__What you need to do__: Locate the line bearing "Write part 2" in the material below, then reproduce it and each following line up to and including the line bearing "return solid - rod(x0".

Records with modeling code
::::

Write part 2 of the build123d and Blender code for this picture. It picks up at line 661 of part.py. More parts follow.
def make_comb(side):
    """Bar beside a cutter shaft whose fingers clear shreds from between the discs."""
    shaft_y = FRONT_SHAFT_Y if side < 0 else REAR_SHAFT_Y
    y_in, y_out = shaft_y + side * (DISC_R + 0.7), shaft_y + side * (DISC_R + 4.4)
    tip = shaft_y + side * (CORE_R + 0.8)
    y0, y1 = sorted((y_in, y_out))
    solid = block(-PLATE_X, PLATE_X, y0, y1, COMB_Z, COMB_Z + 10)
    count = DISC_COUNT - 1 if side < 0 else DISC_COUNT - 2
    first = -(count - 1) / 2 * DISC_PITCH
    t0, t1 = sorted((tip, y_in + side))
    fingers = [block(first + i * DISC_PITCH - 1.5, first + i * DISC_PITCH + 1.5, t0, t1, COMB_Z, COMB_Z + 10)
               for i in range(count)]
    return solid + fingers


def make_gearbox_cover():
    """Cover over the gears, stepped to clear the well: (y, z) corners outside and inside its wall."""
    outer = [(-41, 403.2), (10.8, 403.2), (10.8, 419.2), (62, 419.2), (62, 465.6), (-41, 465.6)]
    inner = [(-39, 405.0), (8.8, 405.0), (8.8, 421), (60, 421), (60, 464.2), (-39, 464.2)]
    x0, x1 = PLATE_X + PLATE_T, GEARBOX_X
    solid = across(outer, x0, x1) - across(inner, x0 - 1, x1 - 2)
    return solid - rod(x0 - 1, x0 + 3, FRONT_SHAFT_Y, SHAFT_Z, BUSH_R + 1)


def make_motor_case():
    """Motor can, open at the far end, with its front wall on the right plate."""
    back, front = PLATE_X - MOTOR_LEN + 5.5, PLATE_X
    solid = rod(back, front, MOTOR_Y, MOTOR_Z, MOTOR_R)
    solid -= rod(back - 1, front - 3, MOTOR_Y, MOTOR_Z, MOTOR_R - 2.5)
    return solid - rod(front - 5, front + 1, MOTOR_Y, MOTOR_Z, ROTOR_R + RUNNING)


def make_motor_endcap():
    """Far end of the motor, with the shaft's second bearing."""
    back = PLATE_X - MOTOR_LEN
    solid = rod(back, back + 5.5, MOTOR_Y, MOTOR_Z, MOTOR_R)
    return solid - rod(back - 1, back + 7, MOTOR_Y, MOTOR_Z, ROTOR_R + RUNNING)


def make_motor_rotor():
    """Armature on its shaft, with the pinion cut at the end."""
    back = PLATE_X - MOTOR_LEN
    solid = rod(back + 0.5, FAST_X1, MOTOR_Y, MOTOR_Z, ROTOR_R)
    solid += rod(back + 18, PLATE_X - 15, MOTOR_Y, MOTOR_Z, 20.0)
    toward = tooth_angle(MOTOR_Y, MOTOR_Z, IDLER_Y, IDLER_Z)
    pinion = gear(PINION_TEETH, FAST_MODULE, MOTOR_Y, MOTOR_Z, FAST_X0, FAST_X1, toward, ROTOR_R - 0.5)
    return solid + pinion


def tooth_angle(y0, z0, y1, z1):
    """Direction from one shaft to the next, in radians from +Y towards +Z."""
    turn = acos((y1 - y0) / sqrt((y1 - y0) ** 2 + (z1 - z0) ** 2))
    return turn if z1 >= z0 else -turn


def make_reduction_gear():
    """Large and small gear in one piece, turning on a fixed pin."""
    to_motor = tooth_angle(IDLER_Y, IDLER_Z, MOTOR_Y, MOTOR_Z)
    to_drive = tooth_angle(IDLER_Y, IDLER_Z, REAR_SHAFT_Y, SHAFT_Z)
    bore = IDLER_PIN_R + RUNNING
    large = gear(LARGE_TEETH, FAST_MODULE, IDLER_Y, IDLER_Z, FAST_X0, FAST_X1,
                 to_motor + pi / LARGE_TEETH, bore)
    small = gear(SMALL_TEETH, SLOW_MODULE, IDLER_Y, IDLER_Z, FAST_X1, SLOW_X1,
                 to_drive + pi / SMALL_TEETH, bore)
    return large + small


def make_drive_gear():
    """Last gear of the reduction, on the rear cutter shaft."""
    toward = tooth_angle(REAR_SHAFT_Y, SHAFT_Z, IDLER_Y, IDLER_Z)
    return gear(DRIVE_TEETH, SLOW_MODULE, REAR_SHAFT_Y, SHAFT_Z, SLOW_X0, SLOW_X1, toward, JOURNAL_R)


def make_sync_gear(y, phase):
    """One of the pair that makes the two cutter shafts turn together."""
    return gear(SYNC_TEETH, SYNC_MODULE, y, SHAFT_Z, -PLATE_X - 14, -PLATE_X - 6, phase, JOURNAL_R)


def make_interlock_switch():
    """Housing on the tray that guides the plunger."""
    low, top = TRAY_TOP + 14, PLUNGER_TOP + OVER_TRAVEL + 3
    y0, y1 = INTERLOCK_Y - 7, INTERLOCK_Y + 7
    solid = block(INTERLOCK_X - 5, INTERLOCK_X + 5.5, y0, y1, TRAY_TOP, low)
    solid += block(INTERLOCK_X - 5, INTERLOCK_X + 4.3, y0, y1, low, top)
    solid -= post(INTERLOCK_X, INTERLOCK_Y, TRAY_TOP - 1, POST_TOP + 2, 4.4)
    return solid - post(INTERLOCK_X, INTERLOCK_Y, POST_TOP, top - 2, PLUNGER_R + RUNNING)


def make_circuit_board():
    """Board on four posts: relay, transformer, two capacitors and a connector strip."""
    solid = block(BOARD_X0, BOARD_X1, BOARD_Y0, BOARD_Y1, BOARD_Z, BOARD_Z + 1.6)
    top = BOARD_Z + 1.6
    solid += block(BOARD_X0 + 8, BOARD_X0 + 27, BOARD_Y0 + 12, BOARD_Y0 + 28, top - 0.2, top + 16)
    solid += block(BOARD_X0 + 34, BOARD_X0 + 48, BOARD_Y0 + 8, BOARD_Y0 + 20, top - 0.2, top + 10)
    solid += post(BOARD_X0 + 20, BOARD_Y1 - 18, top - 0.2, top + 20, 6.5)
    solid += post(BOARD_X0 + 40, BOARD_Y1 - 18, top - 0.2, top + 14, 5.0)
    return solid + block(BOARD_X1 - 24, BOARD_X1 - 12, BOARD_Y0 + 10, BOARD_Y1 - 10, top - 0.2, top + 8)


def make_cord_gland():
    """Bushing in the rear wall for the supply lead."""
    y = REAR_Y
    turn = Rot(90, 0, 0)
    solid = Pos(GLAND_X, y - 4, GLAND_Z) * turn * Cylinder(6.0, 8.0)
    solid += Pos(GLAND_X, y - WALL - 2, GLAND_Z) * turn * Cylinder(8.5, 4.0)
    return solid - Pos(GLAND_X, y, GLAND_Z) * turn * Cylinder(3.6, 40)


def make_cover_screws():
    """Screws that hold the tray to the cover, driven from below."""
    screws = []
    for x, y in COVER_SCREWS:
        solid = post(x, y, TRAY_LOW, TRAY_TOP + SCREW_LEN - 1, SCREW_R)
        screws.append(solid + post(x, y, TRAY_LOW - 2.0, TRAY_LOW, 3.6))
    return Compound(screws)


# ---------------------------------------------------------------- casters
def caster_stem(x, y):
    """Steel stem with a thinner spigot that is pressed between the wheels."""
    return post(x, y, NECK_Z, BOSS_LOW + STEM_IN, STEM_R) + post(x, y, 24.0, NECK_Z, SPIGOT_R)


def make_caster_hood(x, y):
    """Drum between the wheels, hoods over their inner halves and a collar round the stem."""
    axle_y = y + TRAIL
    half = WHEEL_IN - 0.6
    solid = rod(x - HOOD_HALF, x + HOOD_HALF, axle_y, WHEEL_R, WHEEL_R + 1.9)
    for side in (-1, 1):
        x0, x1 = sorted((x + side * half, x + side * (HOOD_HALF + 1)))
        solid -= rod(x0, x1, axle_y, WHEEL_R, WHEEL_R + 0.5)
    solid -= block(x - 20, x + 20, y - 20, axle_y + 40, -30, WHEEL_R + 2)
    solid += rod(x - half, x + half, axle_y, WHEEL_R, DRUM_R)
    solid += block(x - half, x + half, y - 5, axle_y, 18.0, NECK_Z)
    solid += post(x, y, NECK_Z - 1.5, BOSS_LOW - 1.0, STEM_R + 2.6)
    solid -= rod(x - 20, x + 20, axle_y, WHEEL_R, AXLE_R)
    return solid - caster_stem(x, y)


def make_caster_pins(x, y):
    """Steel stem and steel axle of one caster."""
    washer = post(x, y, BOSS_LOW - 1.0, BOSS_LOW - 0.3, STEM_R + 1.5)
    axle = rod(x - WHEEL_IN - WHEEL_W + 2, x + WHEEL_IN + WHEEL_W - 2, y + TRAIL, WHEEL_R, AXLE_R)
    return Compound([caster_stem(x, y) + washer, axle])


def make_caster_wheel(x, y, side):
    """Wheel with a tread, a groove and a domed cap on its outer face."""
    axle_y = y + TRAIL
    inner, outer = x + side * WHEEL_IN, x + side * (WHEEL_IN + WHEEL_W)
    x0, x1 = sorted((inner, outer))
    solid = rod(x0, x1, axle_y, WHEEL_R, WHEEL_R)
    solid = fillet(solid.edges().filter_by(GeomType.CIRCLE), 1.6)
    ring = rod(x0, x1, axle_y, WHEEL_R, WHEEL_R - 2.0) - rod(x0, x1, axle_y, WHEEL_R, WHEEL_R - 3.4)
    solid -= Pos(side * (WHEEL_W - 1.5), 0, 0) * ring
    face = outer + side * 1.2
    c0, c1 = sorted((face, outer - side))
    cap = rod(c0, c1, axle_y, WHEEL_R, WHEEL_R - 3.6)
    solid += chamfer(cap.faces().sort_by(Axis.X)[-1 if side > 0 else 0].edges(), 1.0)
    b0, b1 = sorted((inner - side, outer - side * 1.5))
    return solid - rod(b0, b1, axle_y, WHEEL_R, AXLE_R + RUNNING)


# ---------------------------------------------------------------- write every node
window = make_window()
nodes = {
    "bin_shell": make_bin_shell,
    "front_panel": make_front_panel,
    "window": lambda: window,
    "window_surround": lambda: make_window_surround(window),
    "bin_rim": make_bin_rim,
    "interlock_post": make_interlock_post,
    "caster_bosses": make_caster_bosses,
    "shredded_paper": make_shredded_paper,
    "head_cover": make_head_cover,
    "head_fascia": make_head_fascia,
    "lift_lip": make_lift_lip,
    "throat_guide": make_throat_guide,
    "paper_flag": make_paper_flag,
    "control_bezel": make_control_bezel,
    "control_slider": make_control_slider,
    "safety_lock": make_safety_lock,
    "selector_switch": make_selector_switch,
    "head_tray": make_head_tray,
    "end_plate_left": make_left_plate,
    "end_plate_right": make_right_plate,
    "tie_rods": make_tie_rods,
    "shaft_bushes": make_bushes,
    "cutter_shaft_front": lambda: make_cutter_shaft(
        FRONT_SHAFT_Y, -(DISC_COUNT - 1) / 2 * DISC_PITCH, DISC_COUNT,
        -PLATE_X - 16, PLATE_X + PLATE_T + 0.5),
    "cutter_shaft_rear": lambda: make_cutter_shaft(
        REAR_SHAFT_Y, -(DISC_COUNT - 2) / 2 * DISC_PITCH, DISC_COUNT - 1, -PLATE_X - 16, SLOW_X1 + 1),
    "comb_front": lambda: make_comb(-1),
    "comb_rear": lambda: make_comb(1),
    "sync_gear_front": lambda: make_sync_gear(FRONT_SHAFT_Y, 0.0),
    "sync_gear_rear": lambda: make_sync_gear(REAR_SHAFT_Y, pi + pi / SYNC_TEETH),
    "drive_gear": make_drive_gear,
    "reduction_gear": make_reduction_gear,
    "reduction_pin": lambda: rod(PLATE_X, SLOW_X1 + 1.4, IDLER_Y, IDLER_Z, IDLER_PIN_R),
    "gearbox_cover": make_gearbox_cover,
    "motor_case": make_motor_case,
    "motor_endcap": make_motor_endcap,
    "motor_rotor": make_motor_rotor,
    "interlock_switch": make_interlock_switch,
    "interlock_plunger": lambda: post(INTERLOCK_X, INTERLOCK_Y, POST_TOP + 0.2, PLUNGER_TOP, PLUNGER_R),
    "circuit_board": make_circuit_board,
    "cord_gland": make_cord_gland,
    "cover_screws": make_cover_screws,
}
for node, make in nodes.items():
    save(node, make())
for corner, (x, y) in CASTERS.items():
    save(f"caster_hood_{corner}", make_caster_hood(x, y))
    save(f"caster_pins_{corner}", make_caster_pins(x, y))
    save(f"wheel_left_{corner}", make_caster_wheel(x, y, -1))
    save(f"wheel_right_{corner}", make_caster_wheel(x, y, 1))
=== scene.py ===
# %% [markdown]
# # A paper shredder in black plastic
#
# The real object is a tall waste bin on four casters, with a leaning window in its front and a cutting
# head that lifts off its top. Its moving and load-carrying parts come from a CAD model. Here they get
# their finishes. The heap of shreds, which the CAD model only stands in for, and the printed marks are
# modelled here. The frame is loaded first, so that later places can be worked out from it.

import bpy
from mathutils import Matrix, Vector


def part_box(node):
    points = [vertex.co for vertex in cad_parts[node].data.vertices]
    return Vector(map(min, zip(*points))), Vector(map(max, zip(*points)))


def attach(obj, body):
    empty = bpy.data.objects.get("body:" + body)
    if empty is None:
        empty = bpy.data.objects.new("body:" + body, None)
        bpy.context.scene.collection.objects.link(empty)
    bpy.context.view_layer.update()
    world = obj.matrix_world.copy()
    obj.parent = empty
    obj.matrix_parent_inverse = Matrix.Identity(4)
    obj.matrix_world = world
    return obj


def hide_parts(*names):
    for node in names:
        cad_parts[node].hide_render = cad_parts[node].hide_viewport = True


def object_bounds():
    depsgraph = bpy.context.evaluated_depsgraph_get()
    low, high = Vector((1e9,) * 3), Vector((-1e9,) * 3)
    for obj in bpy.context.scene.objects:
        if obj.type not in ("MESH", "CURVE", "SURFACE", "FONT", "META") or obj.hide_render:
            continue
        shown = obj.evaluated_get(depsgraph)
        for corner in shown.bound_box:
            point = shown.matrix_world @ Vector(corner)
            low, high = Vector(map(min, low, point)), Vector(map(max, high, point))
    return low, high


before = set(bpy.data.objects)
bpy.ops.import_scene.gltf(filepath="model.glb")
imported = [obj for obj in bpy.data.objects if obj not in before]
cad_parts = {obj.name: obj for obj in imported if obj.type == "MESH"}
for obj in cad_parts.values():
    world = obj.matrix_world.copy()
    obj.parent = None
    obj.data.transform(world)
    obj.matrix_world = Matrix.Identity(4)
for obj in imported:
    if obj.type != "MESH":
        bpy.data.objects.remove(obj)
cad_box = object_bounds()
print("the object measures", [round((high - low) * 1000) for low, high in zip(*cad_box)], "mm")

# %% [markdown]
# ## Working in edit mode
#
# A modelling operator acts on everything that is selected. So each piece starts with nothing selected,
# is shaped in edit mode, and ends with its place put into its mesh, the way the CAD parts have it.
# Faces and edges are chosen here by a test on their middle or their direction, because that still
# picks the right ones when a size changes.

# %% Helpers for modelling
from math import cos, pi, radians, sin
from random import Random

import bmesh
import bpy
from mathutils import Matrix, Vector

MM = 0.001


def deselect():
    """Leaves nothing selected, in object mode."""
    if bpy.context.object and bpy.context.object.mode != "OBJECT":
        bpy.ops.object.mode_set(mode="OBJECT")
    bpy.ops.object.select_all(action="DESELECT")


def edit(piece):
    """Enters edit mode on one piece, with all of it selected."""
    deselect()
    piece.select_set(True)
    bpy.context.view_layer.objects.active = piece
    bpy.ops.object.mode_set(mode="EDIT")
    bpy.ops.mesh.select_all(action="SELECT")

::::

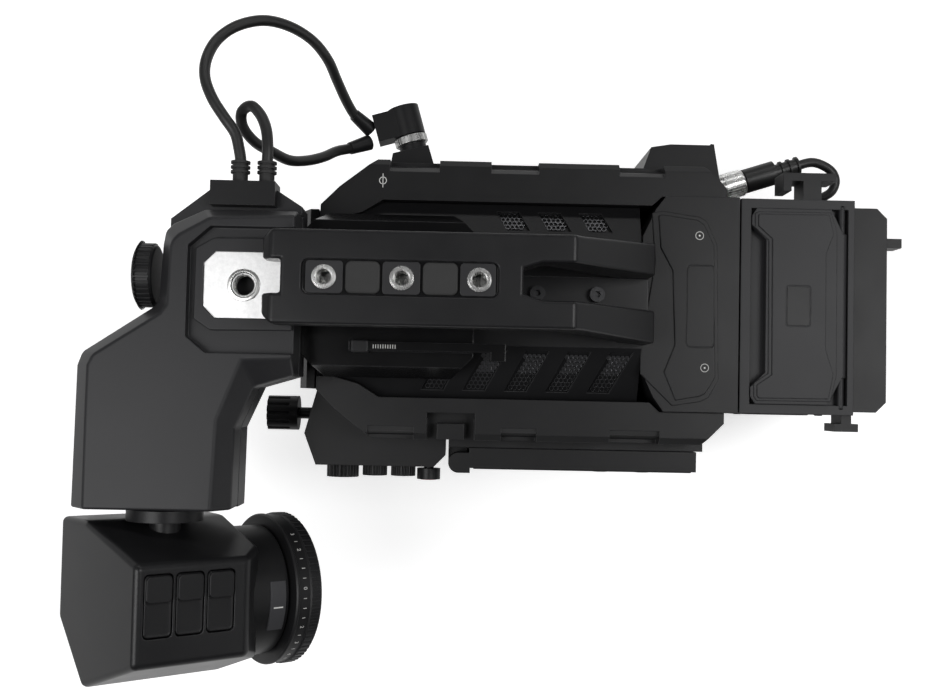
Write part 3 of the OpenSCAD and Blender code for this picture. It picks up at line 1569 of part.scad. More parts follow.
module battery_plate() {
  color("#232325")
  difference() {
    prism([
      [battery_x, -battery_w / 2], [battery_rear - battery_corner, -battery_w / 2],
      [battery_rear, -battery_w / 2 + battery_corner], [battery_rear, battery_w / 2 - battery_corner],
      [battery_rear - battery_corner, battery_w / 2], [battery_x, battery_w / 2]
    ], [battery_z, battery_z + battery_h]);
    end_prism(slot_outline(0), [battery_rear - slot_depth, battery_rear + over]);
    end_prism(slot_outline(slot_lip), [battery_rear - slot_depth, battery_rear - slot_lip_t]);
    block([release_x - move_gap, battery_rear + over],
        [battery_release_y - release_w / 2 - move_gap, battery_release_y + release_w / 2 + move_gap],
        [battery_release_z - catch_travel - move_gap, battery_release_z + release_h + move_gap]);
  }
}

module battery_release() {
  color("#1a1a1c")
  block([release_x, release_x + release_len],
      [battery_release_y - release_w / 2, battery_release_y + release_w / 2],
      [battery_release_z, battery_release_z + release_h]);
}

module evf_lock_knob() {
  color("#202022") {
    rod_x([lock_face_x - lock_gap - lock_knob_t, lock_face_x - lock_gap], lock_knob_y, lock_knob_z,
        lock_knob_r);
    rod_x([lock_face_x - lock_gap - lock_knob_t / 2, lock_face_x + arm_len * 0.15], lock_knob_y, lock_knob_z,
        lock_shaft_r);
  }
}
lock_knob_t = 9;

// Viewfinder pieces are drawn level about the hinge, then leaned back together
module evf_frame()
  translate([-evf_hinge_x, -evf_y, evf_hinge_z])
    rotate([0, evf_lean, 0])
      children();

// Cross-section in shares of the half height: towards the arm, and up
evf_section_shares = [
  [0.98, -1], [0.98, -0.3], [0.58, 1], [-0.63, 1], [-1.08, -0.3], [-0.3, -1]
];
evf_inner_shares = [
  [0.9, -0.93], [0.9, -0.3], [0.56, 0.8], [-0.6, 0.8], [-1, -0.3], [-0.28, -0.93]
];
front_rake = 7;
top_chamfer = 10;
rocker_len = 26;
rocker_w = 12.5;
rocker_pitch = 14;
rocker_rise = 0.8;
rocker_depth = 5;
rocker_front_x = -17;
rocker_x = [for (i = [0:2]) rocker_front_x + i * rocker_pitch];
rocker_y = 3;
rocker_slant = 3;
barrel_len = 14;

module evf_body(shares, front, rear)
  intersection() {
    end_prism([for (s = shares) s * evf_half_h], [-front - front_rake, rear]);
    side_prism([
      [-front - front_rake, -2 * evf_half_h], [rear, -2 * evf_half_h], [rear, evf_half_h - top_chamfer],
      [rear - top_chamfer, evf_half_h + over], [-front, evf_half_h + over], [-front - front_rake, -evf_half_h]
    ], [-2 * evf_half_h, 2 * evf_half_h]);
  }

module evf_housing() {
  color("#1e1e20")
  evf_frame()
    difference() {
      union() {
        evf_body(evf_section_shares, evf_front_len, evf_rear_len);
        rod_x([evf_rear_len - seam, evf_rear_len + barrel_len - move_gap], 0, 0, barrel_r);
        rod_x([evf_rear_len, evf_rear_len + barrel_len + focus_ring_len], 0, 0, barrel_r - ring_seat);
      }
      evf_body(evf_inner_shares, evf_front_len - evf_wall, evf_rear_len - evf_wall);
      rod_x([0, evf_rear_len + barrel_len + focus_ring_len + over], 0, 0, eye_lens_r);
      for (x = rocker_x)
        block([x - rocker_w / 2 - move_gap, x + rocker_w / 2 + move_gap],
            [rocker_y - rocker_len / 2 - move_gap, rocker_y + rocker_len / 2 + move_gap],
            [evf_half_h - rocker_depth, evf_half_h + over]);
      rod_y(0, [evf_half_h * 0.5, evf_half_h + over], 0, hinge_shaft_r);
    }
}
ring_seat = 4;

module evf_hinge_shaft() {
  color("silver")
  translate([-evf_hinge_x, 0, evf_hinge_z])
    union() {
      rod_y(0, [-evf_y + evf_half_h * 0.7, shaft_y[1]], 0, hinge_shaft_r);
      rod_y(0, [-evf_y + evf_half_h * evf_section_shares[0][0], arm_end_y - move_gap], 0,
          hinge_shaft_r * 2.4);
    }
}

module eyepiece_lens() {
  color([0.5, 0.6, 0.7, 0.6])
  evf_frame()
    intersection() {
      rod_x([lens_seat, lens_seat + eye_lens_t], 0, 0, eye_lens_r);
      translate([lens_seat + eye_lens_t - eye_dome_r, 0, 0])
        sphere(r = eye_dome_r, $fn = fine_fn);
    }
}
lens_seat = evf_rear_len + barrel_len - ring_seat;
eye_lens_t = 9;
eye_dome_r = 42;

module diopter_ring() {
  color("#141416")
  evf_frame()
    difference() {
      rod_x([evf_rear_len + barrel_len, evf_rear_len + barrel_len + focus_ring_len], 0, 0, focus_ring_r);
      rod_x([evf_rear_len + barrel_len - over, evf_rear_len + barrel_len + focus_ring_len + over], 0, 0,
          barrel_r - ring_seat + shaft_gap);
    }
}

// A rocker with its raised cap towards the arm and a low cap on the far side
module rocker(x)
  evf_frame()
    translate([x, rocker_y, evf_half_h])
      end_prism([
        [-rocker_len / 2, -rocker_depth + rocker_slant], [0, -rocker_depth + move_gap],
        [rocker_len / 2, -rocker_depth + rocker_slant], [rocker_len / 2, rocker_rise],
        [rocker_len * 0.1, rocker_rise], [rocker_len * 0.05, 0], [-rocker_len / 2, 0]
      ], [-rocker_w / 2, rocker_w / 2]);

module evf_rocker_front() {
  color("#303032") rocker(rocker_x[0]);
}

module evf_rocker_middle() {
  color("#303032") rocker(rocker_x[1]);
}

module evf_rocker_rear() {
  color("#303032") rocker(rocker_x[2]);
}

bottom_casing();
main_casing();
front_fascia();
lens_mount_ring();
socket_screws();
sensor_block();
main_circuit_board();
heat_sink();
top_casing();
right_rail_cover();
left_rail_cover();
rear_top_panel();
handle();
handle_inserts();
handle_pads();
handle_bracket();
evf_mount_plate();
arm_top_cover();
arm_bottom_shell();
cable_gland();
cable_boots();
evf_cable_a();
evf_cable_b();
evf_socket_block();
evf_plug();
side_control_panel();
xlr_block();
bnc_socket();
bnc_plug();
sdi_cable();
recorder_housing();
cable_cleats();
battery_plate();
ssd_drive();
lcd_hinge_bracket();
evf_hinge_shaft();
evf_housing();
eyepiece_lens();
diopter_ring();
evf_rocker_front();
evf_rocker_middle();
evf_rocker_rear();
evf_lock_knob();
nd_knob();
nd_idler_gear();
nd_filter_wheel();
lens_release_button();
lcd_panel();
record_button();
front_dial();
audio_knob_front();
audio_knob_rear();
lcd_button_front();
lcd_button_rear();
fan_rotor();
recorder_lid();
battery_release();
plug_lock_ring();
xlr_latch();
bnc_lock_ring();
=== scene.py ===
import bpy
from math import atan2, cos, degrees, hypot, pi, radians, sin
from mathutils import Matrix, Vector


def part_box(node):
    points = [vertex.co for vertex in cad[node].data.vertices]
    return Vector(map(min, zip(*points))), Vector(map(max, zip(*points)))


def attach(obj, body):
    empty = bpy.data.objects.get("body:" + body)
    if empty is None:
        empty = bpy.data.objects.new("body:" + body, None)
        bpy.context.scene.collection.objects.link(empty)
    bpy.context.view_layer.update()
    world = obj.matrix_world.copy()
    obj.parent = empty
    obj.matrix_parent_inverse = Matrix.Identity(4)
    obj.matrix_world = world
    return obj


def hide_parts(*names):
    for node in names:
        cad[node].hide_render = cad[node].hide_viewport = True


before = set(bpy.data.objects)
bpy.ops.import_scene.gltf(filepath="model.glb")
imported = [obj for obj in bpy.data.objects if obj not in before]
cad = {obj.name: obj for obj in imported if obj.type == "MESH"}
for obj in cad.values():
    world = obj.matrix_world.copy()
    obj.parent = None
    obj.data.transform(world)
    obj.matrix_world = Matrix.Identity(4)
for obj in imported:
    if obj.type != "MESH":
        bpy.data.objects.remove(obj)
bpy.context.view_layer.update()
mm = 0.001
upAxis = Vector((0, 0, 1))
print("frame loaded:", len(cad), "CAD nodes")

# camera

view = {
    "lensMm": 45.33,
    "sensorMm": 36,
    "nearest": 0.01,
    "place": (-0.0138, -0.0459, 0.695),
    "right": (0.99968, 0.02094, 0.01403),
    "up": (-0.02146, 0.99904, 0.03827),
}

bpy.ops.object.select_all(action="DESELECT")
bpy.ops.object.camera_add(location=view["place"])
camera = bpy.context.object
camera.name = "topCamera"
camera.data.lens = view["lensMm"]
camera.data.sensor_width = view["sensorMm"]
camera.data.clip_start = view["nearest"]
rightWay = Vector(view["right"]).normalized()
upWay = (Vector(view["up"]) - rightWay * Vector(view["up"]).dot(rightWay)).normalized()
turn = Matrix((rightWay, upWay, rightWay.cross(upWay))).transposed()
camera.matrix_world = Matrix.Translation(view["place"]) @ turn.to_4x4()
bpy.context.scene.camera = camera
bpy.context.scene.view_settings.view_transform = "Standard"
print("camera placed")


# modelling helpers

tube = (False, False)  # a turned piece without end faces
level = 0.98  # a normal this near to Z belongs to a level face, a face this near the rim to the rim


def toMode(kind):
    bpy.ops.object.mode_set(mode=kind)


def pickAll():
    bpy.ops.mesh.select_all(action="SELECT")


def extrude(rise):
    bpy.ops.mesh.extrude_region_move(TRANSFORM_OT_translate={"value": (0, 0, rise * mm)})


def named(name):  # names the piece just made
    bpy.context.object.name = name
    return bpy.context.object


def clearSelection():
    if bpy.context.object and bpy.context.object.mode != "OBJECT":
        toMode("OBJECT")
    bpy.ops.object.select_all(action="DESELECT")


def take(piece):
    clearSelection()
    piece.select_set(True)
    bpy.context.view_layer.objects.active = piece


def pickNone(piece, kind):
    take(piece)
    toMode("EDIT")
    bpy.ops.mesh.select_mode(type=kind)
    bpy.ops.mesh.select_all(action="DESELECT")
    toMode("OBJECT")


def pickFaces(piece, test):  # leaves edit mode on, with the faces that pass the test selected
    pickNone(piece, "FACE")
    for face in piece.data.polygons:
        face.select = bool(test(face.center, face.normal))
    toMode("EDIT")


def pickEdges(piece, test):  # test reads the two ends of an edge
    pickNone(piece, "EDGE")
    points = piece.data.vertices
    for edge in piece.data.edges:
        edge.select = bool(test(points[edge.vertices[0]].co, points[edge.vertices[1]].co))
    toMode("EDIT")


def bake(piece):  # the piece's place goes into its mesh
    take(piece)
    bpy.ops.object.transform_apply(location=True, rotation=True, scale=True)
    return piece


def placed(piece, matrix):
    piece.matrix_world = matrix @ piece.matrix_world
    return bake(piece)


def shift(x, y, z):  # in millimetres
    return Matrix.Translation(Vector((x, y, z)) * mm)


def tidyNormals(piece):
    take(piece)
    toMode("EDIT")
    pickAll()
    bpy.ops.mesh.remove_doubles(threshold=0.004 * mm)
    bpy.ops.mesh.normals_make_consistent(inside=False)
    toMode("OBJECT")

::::

__Right answer__:
Write part 2 of the build123d and Blender code for this picture. It picks up at line 661 of part.py. More parts follow.
def make_comb(side):
    """Bar beside a cutter shaft whose fingers clear shreds from between the discs."""
    shaft_y = FRONT_SHAFT_Y if side < 0 else REAR_SHAFT_Y
    y_in, y_out = shaft_y + side * (DISC_R + 0.7), shaft_y + side * (DISC_R + 4.4)
    tip = shaft_y + side * (CORE_R + 0.8)
    y0, y1 = sorted((y_in, y_out))
    solid = block(-PLATE_X, PLATE_X, y0, y1, COMB_Z, COMB_Z + 10)
    count = DISC_COUNT - 1 if side < 0 else DISC_COUNT - 2
    first = -(count - 1) / 2 * DISC_PITCH
    t0, t1 = sorted((tip, y_in + side))
    fingers = [block(first + i * DISC_PITCH - 1.5, first + i * DISC_PITCH + 1.5, t0, t1, COMB_Z, COMB_Z + 10)
               for i in range(count)]
    return solid + fingers


def make_gearbox_cover():
    """Cover over the gears, stepped to clear the well: (y, z) corners outside and inside its wall."""
    outer = [(-41, 403.2), (10.8, 403.2), (10.8, 419.2), (62, 419.2), (62, 465.6), (-41, 465.6)]
    inner = [(-39, 405.0), (8.8, 405.0), (8.8, 421), (60, 421), (60, 464.2), (-39, 464.2)]
    x0, x1 = PLATE_X + PLATE_T, GEARBOX_X
    solid = across(outer, x0, x1) - across(inner, x0 - 1, x1 - 2)
    return solid - rod(x0 - 1, x0 + 3, FRONT_SHAFT_Y, SHAFT_Z, BUSH_R + 1)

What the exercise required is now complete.